Introduction
For the purpose of child safeguarding, one thing I do is build NLP models that classify texts according to certain risk categories (eating disorders, suicide ideation, drugs, gambling, etc). For this purpose I needed to take text data that was captured (either written or viewed) and have an external annotation company label the texts for me. This was meant to be via Amazon Ground Truth, but because of some issues with the setup at the time I ended up dealing directly with the annotation company.
The data
The data came back in two spreadsheets. Each sentence had been checked by three separate annotators, and the ones where everybody agreed on the classifications went into a ‘consensus’ spreadsheet; where there was disagreement it appears a fourth person (a supervisor) checked and decided which classifications should stand, and this data came in a ‘noconsensus’ spreadsheet. Note the plural: I asked them to assign all applicable classifications to a text, not just the primary one. A sentence could be about both ‘mental health’ and ‘drug use’, for example. I did a spot check of a good number of the 40,000 sentences, and was very pleased with the accuracy of the result (which is to say, I agreed with their decisions). Nonetheless, there were some data engineering challenges to get the data into a suitable format (there always are!).
Eyeballing the data
The data was of of the form
| id | data_x | label1 | label2 | label3 | Final Label |
|---|---|---|---|---|---|
| 1 | “Sample text” | [‘negative’] | [‘drugs’] | [‘drugs’, ‘mental health’] | [‘drugs’] |
| 2 | “another sample” | [‘drugs’] | [‘suicide’] | [‘drugs’] | [‘drugs’] |
The label columns were in the form of a string such as: “[‘suicide’, ‘mental health’, ‘self-harm’]”
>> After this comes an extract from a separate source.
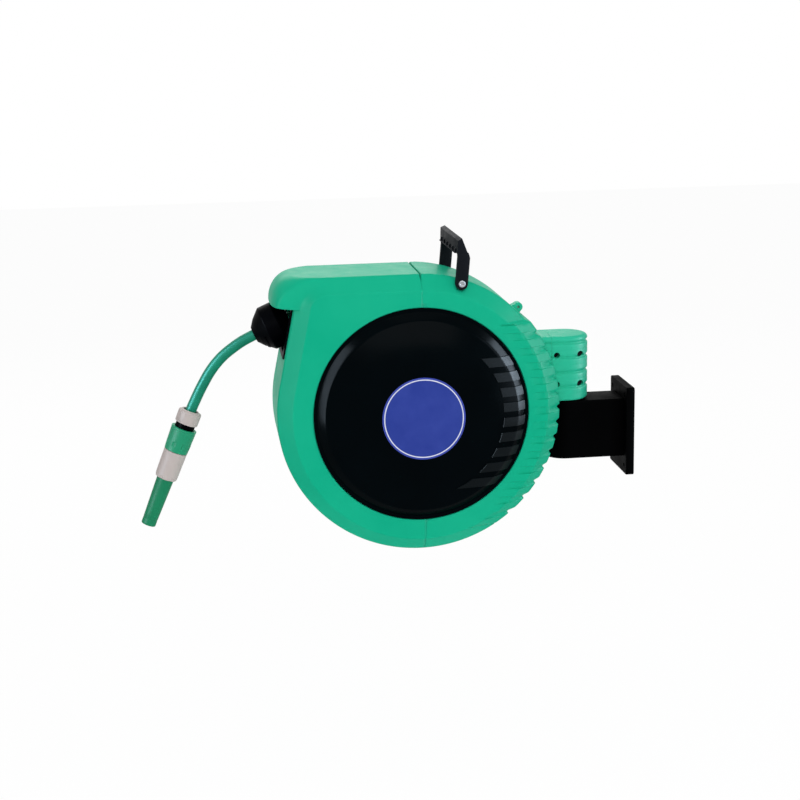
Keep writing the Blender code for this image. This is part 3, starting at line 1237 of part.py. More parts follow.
def carry_handle():
    half = LEG_HALF_WIDTH
    outline = []
    for step in range(9):
        turn = math.pi + math.pi * step / 8
        outline.append(handle_point(half * math.cos(turn), half * math.sin(turn)))
    slant = HANDLE_LENGTH - 0.024
    outline += [handle_point(half, slant), handle_point(-half * 0.55, HANDLE_LENGTH),
                handle_point(-half - 0.002, HANDLE_LENGTH - 0.003), handle_point(-half, slant)]
    handle = prism("carry_handle", outline, -HANDLE_HALF, HANDLE_HALF, "y")
    inner = HANDLE_HALF - LEG_THICK
    low = HANDLE_LENGTH - HANDLE_BAR_HEIGHT
    window = [handle_point(-0.03, -0.02), handle_point(0.03, -0.02), handle_point(0.03, low), handle_point(-0.03, low)]
    cut(handle, prism("window", window, -inner, inner, "y"))
    x, z = HANDLE_PIVOT.x, HANDLE_PIVOT.z
    cut(handle, cylinder("eye", SCREW_SHANK_RADIUS + RUN, (x, -0.1, z), (x, 0.1, z), sides=SHANK))
    for side in (-1, 1):
        floor = HANDLE_HALF - 0.0010
        cut(handle, cylinder("recess", HANDLE_SCREW_HEAD + RUN, (x, side * floor, z), (x, side * 0.1, z), sides=SHANK))
    renamed(handle, "carry_handle", "black")
    origin_at(handle, HANDLE_PIVOT)
    for name, side in (("handle_screw_label_side", -1), ("handle_screw_inlet_side", 1)):
        at = Vector((x, side * (HANDLE_HALF - 0.0010 + SCREW_HEAD_THICK + GAP), z))
        screw(name, at, (0, -side, 0), 0.018, HANDLE_SCREW_HEAD)


# Shading and grouping
def merge_flat(item):
    shape = bmesh.new()
    shape.from_mesh(item.data)
    bmesh.ops.dissolve_limit(shape, angle_limit=math.radians(0.1), verts=shape.verts, edges=shape.edges)
    shape.to_mesh(item.data)
    shape.free()


def smooth(item):
    if item.type != "MESH":
        return
    merge_flat(item)
    item.data.shade_smooth()
    item.data.set_sharp_from_angle(angle=math.radians(35))


def empty_at(name, place, children):
    holder = bpy.data.objects.new(name, None)
    bpy.context.scene.collection.objects.link(holder)
    holder.location = place
    for child in children:
        item = bpy.data.objects[child]
        item.parent = holder
        item.location = item.location - Vector(place)


DRUM_NODES = ("drum_half_label_side", "drum_half_inlet_side", "drum_bush_1", "drum_bush_2", "drum_screw_1",
              "drum_screw_2", "drum_screw_3", "swivel_block", "swivel_seal_1", "swivel_seal_2", "spring_case",
              "spring_lid", "power_spring", "hose_inner_layers", "hose_outer_layer", "ratchet_wheel")


def build():
    clear_scene()
    bracket()
    nose_shell()
    rear_shell_and_clamp()
    swivel_parts()
    side_covers()
    axle_parts()
    drum_parts()
    ratchet_parts()
    fairlead()
    hose_parts()
    connector_parts()
    carry_handle()
    empty_at("drum_axis", AXIS, DRUM_NODES)
    empty_at("pawl_axis", pawl_pivot(), ("ratchet_pawl",))
    for item in bpy.data.objects:
        smooth(item)
    bpy.context.view_layer.update()


build()
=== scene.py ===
import math
import bmesh
import bpy
import numpy as np
from mathutils import Matrix, Vector
from mathutils.geometry import delaunay_2d_cdt


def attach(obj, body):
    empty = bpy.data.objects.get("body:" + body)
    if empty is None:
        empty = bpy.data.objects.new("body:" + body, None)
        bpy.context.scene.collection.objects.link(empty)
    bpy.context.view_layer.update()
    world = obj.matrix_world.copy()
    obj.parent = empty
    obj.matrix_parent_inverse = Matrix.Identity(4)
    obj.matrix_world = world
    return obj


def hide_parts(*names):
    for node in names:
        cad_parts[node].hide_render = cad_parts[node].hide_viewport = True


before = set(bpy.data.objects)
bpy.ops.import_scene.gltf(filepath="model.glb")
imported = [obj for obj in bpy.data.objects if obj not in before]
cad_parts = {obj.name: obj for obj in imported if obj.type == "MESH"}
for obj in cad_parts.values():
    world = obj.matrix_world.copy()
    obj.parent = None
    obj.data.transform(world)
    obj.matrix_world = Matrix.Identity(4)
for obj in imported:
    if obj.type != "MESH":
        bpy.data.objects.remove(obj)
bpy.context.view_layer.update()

# Shared places, as in the part's source
reel = dict(
    axisX=-0.2935, axisZ=0.045, pivotX=-0.088, seam=0.003, gap=0.0003, shutGap=0.0001, openEdge=0.004,
    faceStart=0.0030, radius=0.1875, top=0.183, faceHalf=0.075, rimHalf=0.0565, chamferInset=0.0195,
    lipHeight=0.1428, hoodReach=0.190, ringOuter=0.1470,
    hoseRadius=0.0073,
)
axisPoint = np.array([reel["axisX"], 0.0, reel["axisZ"]])


# 0 below low and 1 above high, with the soft cubic t * t * (3 - 2 t) between them.
def smoothStep(low, high, value):
    t = np.clip((value - low) / (high - low), 0, 1)
    return t * t * (3 - 2 * t)


def unit(v):
    v = np.asarray(v, float)
    return v / np.linalg.norm(v)


# A polyline whose corners become short curves: each corner P with radius r is left at P - r and met again
# at P + r, and the points between lie on the quadratic curve that P pulls.
def roundedPath(points, radii, steps=5):
    points = [np.asarray(p, float) for p in points]
    if np.isscalar(radii):
        radii = [radii] * (len(points) - 2)
    line = [points[0]]
    for before, corner, after, radius in zip(points, points[1:], points[2:], radii):
        if radius <= 0:
            line.append(corner)
            continue
        back, ahead = before - corner, after - corner
        reach = min(radius, 0.45 * np.linalg.norm(back), 0.45 * np.linalg.norm(ahead))
        start, end = corner + unit(back) * reach, corner + unit(ahead) * reach
        for t in np.linspace(0, 1, steps + 1):
            line.append(start * (1 - t) ** 2 + corner * 2 * t * (1 - t) + end * t * t)
    line.append(points[-1])
    return np.array(line)


# Quads of a grid of points, row by row; the last row or column may join the first.
def gridFaces(rows, cols, wrapRows=False, wrapCols=False):
    r, c = np.meshgrid(np.arange(rows if wrapRows else rows - 1), np.arange(cols if wrapCols else cols - 1),
                       indexing="ij")
    r, c = r.ravel(), c.ravel()
    r2, c2 = (r + 1) % rows, (c + 1) % cols
    return np.stack([r * cols + c, r * cols + c2, r2 * cols + c2, r2 * cols + c], 1)


# Even-odd test of points against closed loops, as whole arrays.
def insideLoops(points, loops):
    odd = np.zeros(len(points), bool)
    for loop in loops:
        a, b = loop, np.roll(loop, -1, axis=0)
        px, py = points[:, :1], points[:, 1:]
        crosses = (a[:, 1] > py) != (b[:, 1] > py)
        rise = np.where(np.abs(b[:, 1] - a[:, 1]) < 1e-12, 1e-12, b[:, 1] - a[:, 1])
        at = a[:, 0] + (py - a[:, 1]) * (b[:, 0] - a[:, 0]) / rise
        odd ^= (crosses & (px < at)).sum(1) % 2 == 1
    return odd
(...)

This may look like an array of strings, but it was actually just a single string starting and ending with a square bracket. This would need to be parsed and the strings converted to integer labels.
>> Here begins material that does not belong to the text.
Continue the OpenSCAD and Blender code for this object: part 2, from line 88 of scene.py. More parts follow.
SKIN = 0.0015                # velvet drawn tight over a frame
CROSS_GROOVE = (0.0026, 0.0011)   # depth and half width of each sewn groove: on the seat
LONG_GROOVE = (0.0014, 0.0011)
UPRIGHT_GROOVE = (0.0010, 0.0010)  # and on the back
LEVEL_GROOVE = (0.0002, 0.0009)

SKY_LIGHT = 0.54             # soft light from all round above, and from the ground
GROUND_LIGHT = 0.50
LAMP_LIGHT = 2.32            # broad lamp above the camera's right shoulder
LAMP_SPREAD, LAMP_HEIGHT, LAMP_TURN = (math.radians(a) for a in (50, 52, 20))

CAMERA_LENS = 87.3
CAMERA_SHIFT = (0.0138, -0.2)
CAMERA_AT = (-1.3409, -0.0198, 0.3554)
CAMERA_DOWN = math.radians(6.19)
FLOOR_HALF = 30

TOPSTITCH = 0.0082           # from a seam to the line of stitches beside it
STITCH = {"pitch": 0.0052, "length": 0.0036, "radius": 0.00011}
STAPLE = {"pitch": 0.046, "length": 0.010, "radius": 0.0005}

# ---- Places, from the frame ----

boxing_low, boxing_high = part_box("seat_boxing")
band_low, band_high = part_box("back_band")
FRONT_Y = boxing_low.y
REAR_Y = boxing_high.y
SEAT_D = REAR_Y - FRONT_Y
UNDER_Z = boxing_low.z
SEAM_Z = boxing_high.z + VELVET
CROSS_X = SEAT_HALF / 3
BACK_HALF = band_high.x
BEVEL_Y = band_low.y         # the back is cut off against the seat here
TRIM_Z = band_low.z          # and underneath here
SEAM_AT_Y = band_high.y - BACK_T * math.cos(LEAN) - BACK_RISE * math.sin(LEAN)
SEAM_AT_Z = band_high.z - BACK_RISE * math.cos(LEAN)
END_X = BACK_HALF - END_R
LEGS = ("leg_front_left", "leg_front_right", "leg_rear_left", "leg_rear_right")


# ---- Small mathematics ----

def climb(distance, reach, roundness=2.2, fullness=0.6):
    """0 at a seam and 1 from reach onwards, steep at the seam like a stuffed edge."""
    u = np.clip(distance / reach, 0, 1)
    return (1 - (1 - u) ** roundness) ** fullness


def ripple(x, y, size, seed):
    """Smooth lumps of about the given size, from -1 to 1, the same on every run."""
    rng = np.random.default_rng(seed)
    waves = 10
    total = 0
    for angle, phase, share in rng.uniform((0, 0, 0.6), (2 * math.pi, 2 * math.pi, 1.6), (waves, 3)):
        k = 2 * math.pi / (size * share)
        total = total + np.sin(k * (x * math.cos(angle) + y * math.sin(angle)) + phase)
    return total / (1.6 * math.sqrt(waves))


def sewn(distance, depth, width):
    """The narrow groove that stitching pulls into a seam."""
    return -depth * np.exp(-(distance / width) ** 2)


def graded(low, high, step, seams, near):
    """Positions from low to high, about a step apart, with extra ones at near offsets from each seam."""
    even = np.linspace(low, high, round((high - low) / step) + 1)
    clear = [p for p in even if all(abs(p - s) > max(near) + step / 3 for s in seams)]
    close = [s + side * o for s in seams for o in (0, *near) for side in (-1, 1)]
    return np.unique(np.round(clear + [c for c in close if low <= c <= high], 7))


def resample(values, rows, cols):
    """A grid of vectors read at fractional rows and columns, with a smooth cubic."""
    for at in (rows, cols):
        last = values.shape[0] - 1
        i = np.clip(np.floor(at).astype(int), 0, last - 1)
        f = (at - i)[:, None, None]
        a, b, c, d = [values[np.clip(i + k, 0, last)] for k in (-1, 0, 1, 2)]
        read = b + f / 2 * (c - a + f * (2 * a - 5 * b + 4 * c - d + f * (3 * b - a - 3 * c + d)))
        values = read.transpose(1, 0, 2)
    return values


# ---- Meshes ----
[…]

The first thing I found is that there are some inconsistencies in the labels field. For example:
- typos such as ‘suicide’ vs ‘sucide’
- differences in case (‘Weapon’ vs ‘weapon’)
- some were plural, some were singular (‘weapon’ vs ‘weapons’)
- and we had both ‘self-harm’ and ‘self harm’ and ‘Games’ vs ‘Games.’ (a tricky one this because of the next issue)
- sometimes the separator was a period instead of a comma
- The column names were not valid Julia dataframe column identifiers, for example ‘Final Label’.
- In some cases there was an extra bracket in the list of labels, “[‘label1’, ‘label2’, ‘label3’]]” (this one was rare, so it was cleaned up in Excel and re-exported to csv).
- Some of the labels had missing quotes, [‘label1’, ‘label2, label3’]
Loading and separating the data
First load it, dealing with the column names in the process. I use DrWatson to set up my Julia projects.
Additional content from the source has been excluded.